Gabby Logan
Attend an evening with Andre Agassi
The saying goes that when a man marries his mistress he creates a job vacancy. When a football club who have endured years of ridicule find themselves in the hands of a man many times richer than Roman Abramovich, there is room for a new Manchester City. The strongest contenders for the role are Newcastle United, who are morphing into the club at which most people have a good chuckle and thank the Lord they do not support.
It has come to a head this week with the Kevin Keegan debacle. However, we (I am going to have to own up to my allegiance) have been in training for this new role for some time and becoming the new Manchester City may be the making of us.
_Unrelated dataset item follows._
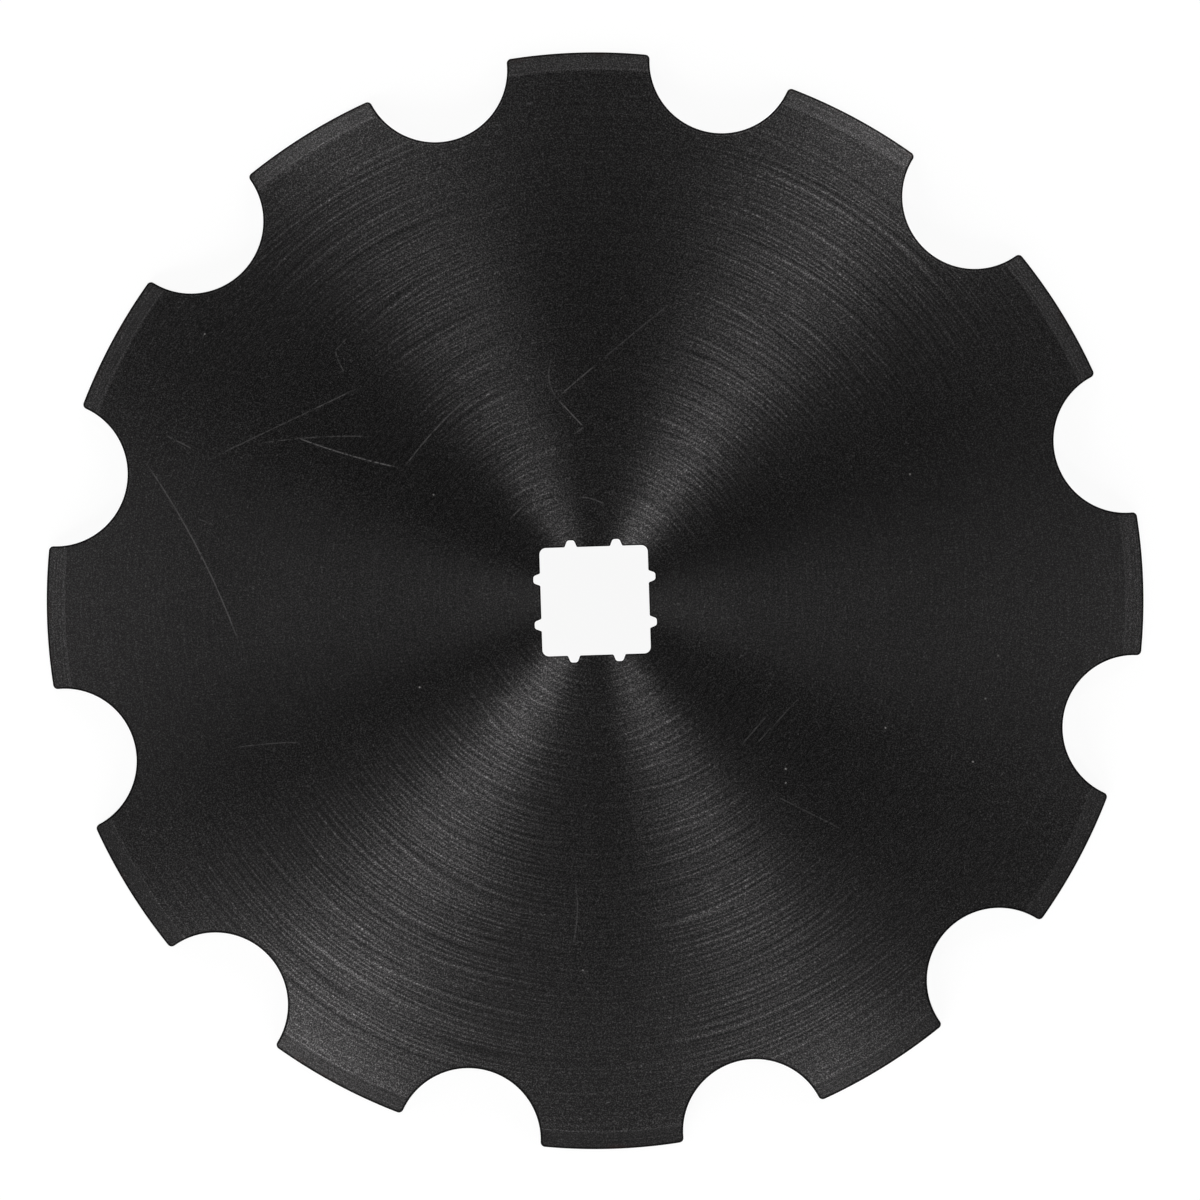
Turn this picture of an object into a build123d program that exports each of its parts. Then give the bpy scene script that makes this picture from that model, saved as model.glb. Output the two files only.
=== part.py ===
from build123d import *
from math import sqrt
import os

# Notched disc blade of a small disc harrow. It is one piece of plate: punched
# with its outline, notches and axle hole, pressed to a shallow dish, turned on
# its crown side and ground to a bevel at the tooth tips.
# Millimetres. The blade lies on its hollow side, so the edge of its teeth is at
# Z = 0. Z is the axis of the gang axle, and X runs through the middle of a tooth
# and square to a side of the axle hole.

# The plate and its dish
BLADE_DIAMETER = 304.8
PLATE_THICKNESS = 3.0
CONCAVITY = 25.4  # depth of the hollow side, from the tips' edge to the middle

# The bevel on the crown side of every tooth tip
BEVEL_WIDTH = 4.8  # across the tip, seen along the axle
EDGE_THICKNESS = 1.0  # what the grinding leaves at the tip

# The notches between the teeth
NOTCH_COUNT = 12
NOTCH_RADIUS = 20.0
NOTCH_DEPTH = 18.6
TIP_ROUNDING = 1.3

# The hole for a square axle. Each side has two reliefs, which seat the corners
# of a smaller square axle when it is turned in the same hole.
HOLE_SIDE = 30.0
HOLE_ROUNDING = 1.8
RELIEF_OFFSET = 6.3  # from the middle of a side to the middle of a relief
RELIEF_DEPTH = 1.9
RELIEF_MOUTH = 3.4
RELIEF_END = 1.9
END_ROUNDING = 0.8
MOUTH_ROUNDING = 0.4

tip_radius = BLADE_DIAMETER / 2
notch_centre_radius = tip_radius - NOTCH_DEPTH + NOTCH_RADIUS
half_pitch = 180 / NOTCH_COUNT
hollow_radius = (tip_radius**2 + CONCAVITY**2) / (2 * CONCAVITY)
crown_radius = hollow_radius + PLATE_THICKNESS
dish_centre = CONCAVITY - hollow_radius
crown_height = CONCAVITY + PLATE_THICKNESS
half_side = HOLE_SIDE / 2


def on_dish(sphere_radius, r):
    """The point of a spherical face's section at distance r from the axle's axis."""
    return r, dish_centre + sqrt(sphere_radius**2 - r**2)


def relief(middle):
    """The corners of one relief, each with its rounding. middle is its place up the side."""
    return [
        ((half_side, middle - RELIEF_MOUTH / 2), MOUTH_ROUNDING),
        ((half_side + RELIEF_DEPTH, middle - RELIEF_END / 2), END_ROUNDING),
        ((half_side + RELIEF_DEPTH, middle + RELIEF_END / 2), END_ROUNDING),
        ((half_side, middle + RELIEF_MOUTH / 2), MOUTH_ROUNDING),
    ]


one_side = [((half_side, -half_side), HOLE_ROUNDING)]
one_side += relief(-RELIEF_OFFSET) + relief(RELIEF_OFFSET)
hole_corners = [
    (Vector(*corner).rotate(Axis.Z, turn), rounding)
    for turn in (0, 90, 180, 270)
    for corner, rounding in one_side
]

with BuildPart() as disc_blade:
    # The dish with its bevel, turned about the axle's axis
    with BuildSketch(Plane.XZ):
        bevel_start = on_dish(crown_radius, tip_radius - BEVEL_WIDTH)
        with BuildLine():
            hollow = ThreePointArc(
                (0, CONCAVITY), on_dish(hollow_radius, tip_radius / 2), (tip_radius, 0)
            )
            edge = Line(hollow @ 1, (tip_radius, EDGE_THICKNESS))
            bevel = Line(edge @ 1, bevel_start)
            crown = ThreePointArc(
                bevel_start, on_dish(crown_radius, tip_radius / 2), (0, crown_height)
            )
            Line(crown @ 1, hollow @ 0)
        make_face()
    revolve(axis=Axis.Z)

    # What the punch leaves: the toothed outline around the axle hole. The disc
    # is turned by half a tooth, so that its seam falls in a notch.
    with BuildSketch():
        with Locations(Rotation(0, 0, half_pitch)):
            Circle(tip_radius)
        with PolarLocations(notch_centre_radius, NOTCH_COUNT, start_angle=half_pitch):
            Circle(NOTCH_RADIUS, mode=Mode.SUBTRACT)
        fillet(vertices(), TIP_ROUNDING)
        with BuildLine():
            FilletPolyline(
                *(corner for corner, rounding in hole_corners),
                radius=[rounding for corner, rounding in hole_corners],
                close=True,
            )
        make_face(mode=Mode.SUBTRACT)
    extrude(amount=crown_height, mode=Mode.INTERSECT)

disc_blade.part.label = "disc_blade"
os.makedirs("parts", exist_ok=True)
export_step(disc_blade.part, "parts/disc_blade.step")
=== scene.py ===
import math

import bpy
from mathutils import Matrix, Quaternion, Vector


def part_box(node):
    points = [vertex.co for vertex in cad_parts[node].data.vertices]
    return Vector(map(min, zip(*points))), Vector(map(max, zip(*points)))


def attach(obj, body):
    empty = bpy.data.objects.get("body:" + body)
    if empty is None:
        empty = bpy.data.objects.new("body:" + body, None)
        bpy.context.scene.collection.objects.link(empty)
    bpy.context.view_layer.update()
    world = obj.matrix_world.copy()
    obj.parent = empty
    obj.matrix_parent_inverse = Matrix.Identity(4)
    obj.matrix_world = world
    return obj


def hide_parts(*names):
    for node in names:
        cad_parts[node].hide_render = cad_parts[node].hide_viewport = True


# A notched disc blade of a harrow, lying crown side up under a straight camera.
# The blade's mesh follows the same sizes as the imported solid. Its finish is a black
# coat over turned steel. The steel throws the light into fans, and the rings that the
# lathe left show in them, because they are where more or less of the steel comes through.

bl_info = {
    "name": "Harrow disc blade",
    "version": (1, 0, 0),
    "blender": (4, 5, 0),
    "location": "View3D > Sidebar > Disc blade",
    "description": "Makes a notched harrow disc blade and the plain studio that it lies in",
    "category": "Object",
}

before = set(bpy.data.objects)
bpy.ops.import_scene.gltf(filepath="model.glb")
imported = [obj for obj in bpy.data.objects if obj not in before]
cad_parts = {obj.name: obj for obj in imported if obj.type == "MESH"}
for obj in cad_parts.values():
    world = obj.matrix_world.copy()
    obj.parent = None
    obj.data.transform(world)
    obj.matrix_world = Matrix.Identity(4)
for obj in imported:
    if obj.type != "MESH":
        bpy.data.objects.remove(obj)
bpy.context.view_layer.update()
BLADE_LOW, BLADE_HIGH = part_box("disc_blade")
MM = 0.001

# How finely the mesh follows the outline, in steps from a tooth's middle to a notch's middle
RIM_STEPS = 12
TIP_STEPS = 6
NOTCH_STEPS = 22
HALF_TOOTH_STEPS = RIM_STEPS + TIP_STEPS + NOTCH_STEPS
CORNER_STEPS = 6
QUARTER_TURN = math.pi / 2

# Rows of the mesh across each part of the section
CROWN_ROWS = 26
HOLLOW_ROWS = 24
BEVEL_ROWS = 3
WALL_ROWS = 5
EDGE_ROWS = 3

# Widths of the narrow rings beside the broken edges and the bevel's ridge, in edge breaks
RIM_MARGIN = 4
HOLE_MARGIN = 2.3
RIDGE_MARGIN = 1.2
LEAST_MARGIN = 0.7
MERGE_DISTANCE = 1e-6

# The finishes, in the order of their numbers on the faces
TURNED, GROUND, PUNCHED, PRESSED = range(4)


def length(name, text, millimetres, low=0.0):
    """A size in metres that a user may change."""
    return bpy.props.FloatProperty(
        name=name,
        description=text,
        default=millimetres * MM,
        min=low,
        precision=5,
        unit="LENGTH",
        subtype="DISTANCE",
    )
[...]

First some background on the training to become the new City: promotion to the top flight, great signings, almost champions, everyone's second club, buy Alan Shearer, flirt with Europe, brush with relegation, two disappointing FA Cup Finals, mid-table mediocrity, a succession of interesting managerial appointments, some strange signings, no longer everyone's second club, Keegan's dramatic exit. It has been an action-packed and at times farcical 16 years.
Clubs who get rid of managers before September have either been recently taken over by billionaires, or they are run by people who sit uneasily on the line between genius and madness. Why give someone a pre-season to get a squad of players ready and then sack them a few games in? There is no logical explanation; there is nothing logical about football any more.
While City fans are getting giddy with the prospect of some more big signings in January, they need to be prepared for the change in public reaction to their club. All that kept everyone from finding Chelsea's success repulsive was a succession of loveable, charismatic or peculiar managers. We secretly hoped that they would fail and prove that money alone could not buy success. Now Dr Sulaiman al-Fahim has arrived on the scene, we know that there is no point being cynical; City could be in the Champions League final in three seasons. In the face of the new City, Chelsea will resemble a cosy, family-owned club.
So, with the power base shifting, somewhere down the global football food chain there is a niche market opening up for Newcastle. While City risk losing some neutral empathy, we should be picking up the pieces. Britain may be fast turning into a nation used to winning and winners after last month's Olympic Games in Beijing, but we do not want to become Australian in our attitude to sport. There should always be room for a football club in the Premier League who are more Fawlty Towers than Trump Towers. I am quite looking forward to our new status, and here is why:
We will become more appealing to the neutral. Most fans started getting irked by Newcastle around the back end of the last decade. We were accused of being above our station, deluded in our expectations of being a top-four club. No one can accuse us of that any more. Our expectations are much lower - a good left back and stability would be nice.
We make you feel good about yourself. “Oh well,” you will say when you glance around your settled squad of players, your suited and booted chairman who drinks orange juice in the stand and your manager who has been in charge for three years. “It may all be quite sensible and a bit mid-table here, but at least we are not Newcastle.” It is nice to make people feel good about themselves.
We can do self-deprecation. One lone City fan was pictured outside the club's stadium with a tea towel on his head when it was announced that the Abu Dhabi United Group was taking over. If that had been us, there would have been at least 30,000 fans appearing in their lunch hour with tea towels at the ready outside St James' Park. We have had to take ourselves seriously in the past few years, maintaining the pretence of wanting to be a top-four club. Now we can let it go and recapture the humour in our football.
We will pick our battles and live off the small victories for longer. Didn't you secretly have a soft spot for Sven-Göran Eriksson when City did the double over Manchester United last season? It was that David and Goliath thing. City fans dined out on it for a season. We will treat our Tyne-Wear derbies with the respect they deserve and we shall arrange open-top bus parades if we do the double.
In admitting some kind of defeat, I am crying into the page. It is like the middle-aged woman who gives up the gym, the diets and the highlights for old age, grey hair and chunky thighs. Somewhere in the attic there is a photograph of Newcastle United holding aloft a trophy, but we are going to have to give up the ghost for a while.